Cargo drones have attracted the attention of Bristow, a US group that operates helicopters around the globe. Bristow has signalled its intent to buy up to 100 cargo drones from a Californian company, Elroy Air.
While the current of crop of passenger-carrying Electric Vertical Take-Off (Evtol) designs features all-electric power, the Elroy Air cargo drones will run on a hybrid electric engine, a small turbine that generates electrical power and runs off aviation fuel.
The hybrid design means the drone can refuel at existing facilities rather than relying on docking stations for electricity. And it burns less than a third of the fuel a helicopter uses.
"Pure electric power means you're constrained by where you put the charging base" says David Stepanek, a former US Marine Corps helicopter technician who is now a Bristow executive studying cargo drone operations.
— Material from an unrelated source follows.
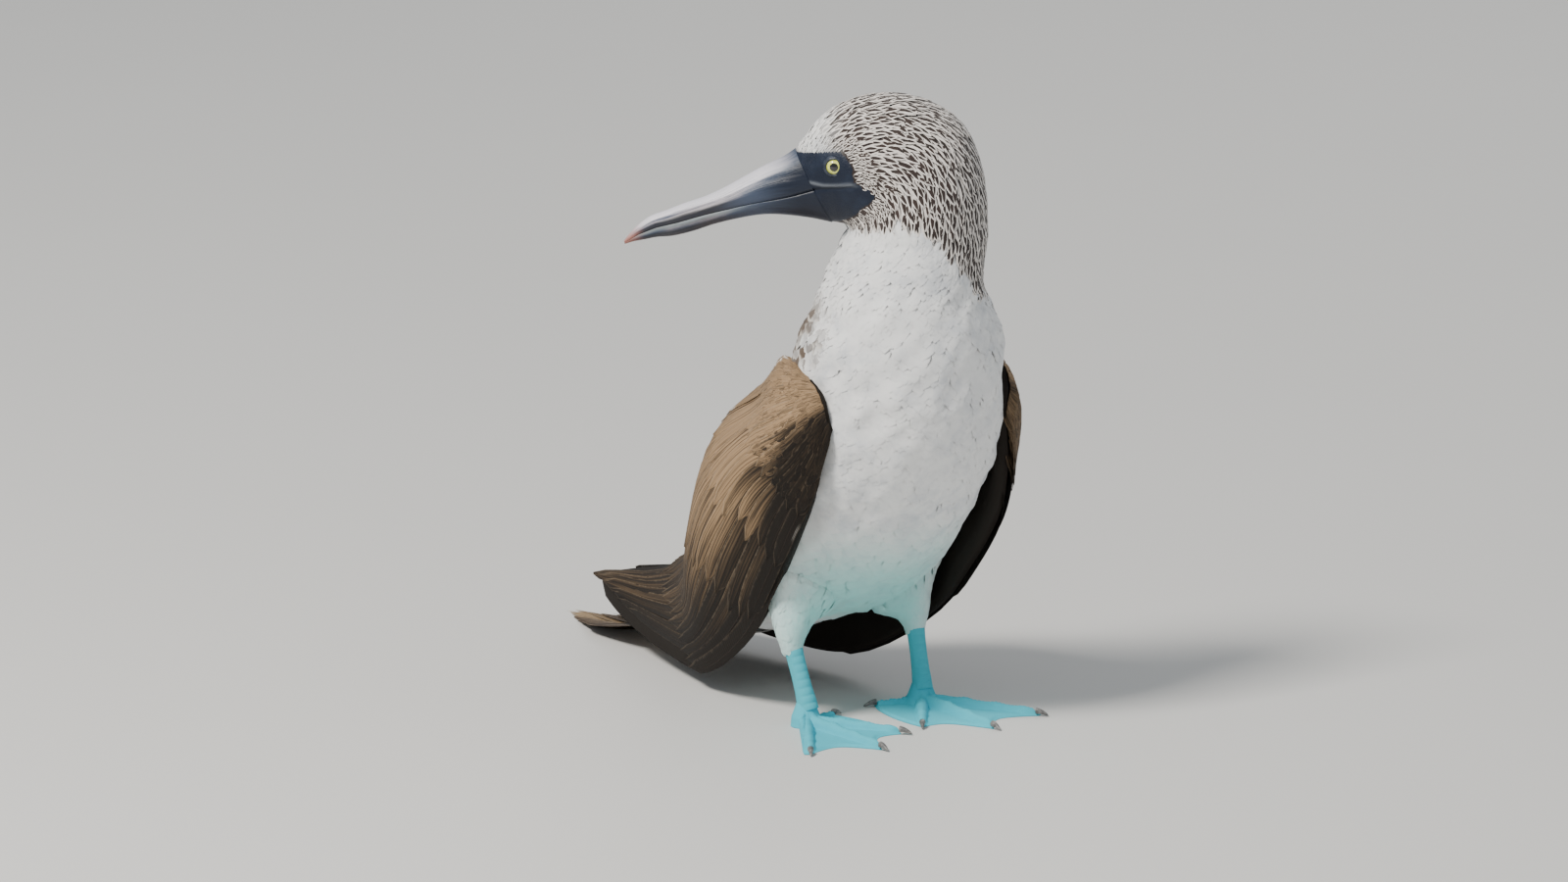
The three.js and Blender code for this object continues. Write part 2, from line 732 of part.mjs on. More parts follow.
const tail = unite([tailPlate(), tailFeathers(1), tailFeathers(-1)]);
add(model, "tail", largest(keep(tail.subtract(clearance), zPlane(0, 1))), COLOURS.tail, 0.85);
for (const [name, leg] of Object.entries(LEGS)) {
  const around = clearance.add(thigh(leg, 2 * GAP));
  const wing = wingShell(leg.side).add(wingFeathers(leg.side)).subtract(around);
  add(model, "wing_" + name, largest(wing), COLOURS.wing, 0.85);
  add(model, "thigh_" + name, largest(thigh(leg).subtract(clearance)), COLOURS.torso, 0.9);
  add(model, "shank_" + name, largest(shank(leg)), COLOURS.leg, 0.55);
  add(model, "foot_" + name, largest(foot(leg)), COLOURS.leg, 0.55);
}

// The frame's origin is the middle of the bottom of the box round the bird.
const box = new THREE.Box3().setFromObject(model, true);
model.position.set(-(box.min.x + box.max.x) / 2, -(box.min.y + box.max.y) / 2, -box.min.z);

export default model;
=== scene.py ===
"""A blue footed booby at life size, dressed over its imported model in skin, feathers, horn and scales."""

import math
from collections import namedtuple

import bpy
import numpy as np
from bpy.props import FloatProperty, FloatVectorProperty, IntProperty, PointerProperty
from mathutils import Matrix, Vector, kdtree


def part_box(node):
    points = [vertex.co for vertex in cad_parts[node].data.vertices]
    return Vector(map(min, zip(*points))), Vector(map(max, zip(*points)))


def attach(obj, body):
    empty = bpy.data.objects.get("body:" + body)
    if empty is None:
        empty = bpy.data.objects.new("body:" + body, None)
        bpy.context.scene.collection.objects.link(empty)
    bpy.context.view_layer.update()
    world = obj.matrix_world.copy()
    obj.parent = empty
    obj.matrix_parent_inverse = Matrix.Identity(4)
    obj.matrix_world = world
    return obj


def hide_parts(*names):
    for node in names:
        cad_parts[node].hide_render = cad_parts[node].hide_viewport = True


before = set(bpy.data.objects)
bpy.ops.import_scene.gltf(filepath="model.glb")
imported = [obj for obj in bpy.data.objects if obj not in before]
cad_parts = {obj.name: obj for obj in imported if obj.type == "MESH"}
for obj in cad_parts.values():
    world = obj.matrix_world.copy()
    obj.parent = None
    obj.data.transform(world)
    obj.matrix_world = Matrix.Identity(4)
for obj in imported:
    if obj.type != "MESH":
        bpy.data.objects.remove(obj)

bl_info = {
    "name": "Blue footed booby",
    "version": (1, 0, 0),
    "blender": (4, 5, 0),
    "location": "View3D > Sidebar > Booby",
    "description": "Dresses the packed bird in skin, feathers, bill, eyes, legs and webbed feet",
    "category": "Object",
}

# Shapes are worked out in millimetres in the bird's own frame: +Z up, breast to -Y, the bird's left to +X.
MM = 0.001
HEAD_TURN = math.radians(58)  # from straight back, round by the bird's right, to where the bill points
HINGE = np.array([-27, -21.3, 275.3])  # corner between the throat and the neck
FORWARD = np.array([-math.sin(HEAD_TURN), math.cos(HEAD_TURN), 0.0])
UP = np.array([0.0, 0.0, 1.0])
ACROSS = np.cross(UP, FORWARD)  # towards the left side of the head

# Rows are x, y, z of a ring's middle, then its half width and half depth, from the rump up to the throat.
TORSO = [
    [0, 134, 36, 9, 6],
    [0, 124, 41, 21, 14],
    [0, 96, 58, 39, 30],
    [0, 64, 84, 54, 46],
    [0, 32, 111, 62, 57],
    [0, 2, 139, 64, 61],
    [0, -22, 167, 62, 58],
    [0, -31.5, 196, 58, 57.5],
    [0, -38.5, 222, 54, 51],
    [-1.5, -40.5, 250, 43.5, 43.5],
    [5.7, -41.7, 275.3, 39, 38.6],
]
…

Bristow is looking at using the Elroy drones to back up its operations in locations such as West Africa, where the offshore oil industry needs to shift equipment and Bristow wants to reduce the costs of using helicopters and fixed-wing aircraft.
Elroy Air has been working on a large multi-engined, vertical take-off drone that can heave a 500lbs (226kg) load up to 480km (300 miles).
Elroy Air's Kofi Asante researched autonomous trucks at Uber's freight arm. He points out that the idea of a cargo pod attached and then de-coupled from the chassis of a an autonomous truck also works for a cargo drone.
He describes relations with US regulator the Federal Aviation Authority (FAA) as "very positive" with a test flight for a full-sized drone planned during 2023..
At over 8m (26ft) in width the drone, named Chapparal, is large by uncrewed civil drone standards. But that size is the point says Mr Asante.
"It can carry a hundred times the payload of small UAV (unmanned aerial vehicle), it's comparable to a small plane in terms of load but operates at a fraction of the cost of a helicopter."
You may not be ordering a flying drone delivery to your home address anytime soon. But it looks as if the death of one drone dream has opened the way for another more practical concept to thrive.
And this should usher in clean-shaven leadership at Dronamics.